Spatially Isotropic 3D Volumetric Reconstruction of Live Biological Cells with Multi-View Geometry

• Published in: Proceedings (IEEE Conference on Multimedia Information Processing and Retrieval. Online) pp. 109 - 114
• Main Authors: Lei, Yang, Shkolnikov, Viktor, Xin, Daisy
• Format: Conference Proceeding
• Language: English
• Published: IEEE 01.08.2022
• Subjects: 3D reconstruction; Cameras; Computational imaging; Computer vision; Digital microscopy; Fluorescence; Inverse problem; Mathematical models; Microscopy; Optical microscopy; Three-dimensional displays; Visualization
• ISSN: 2770-4319
• DOI: 10.1109/MIPR54900.2022.00026

3D cell models are important for understanding cellular structures, their relationships and dynamics. Currently these are obtained via highly specialized and expensive equipment, such as confocal microscopes, which require experts in microscopy and 3D reconstruction to produce time and labor-intensive insight into cellular dynamics. Furthermore, such reconstruction is generally spatially anisotropic. In contrast, we developed a system that performs volumetric reconstruction of live, biological cells in suspension that relies on standard fluorescence microscopy and performs automated, spatially isotropic 3D volumetric reconstruction. We rotate the cells using an electric field, while the video camera records 2D cell image sequences through the microscope.
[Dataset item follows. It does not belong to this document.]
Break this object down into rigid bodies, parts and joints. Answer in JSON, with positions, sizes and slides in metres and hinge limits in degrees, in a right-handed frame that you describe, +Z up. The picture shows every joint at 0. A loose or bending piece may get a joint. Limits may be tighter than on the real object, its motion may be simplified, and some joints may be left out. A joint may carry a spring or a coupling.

Our algorithm, the subject of this paper, then automatically reconstructs three-dimensional distributions of cellular structures. Here we define a linear mathematical model of the 3D reconstruction problem and solve it using the least square optimization method. We then demonstrate our system with the volumetric reconstruction of cellular structures in their endogenous state.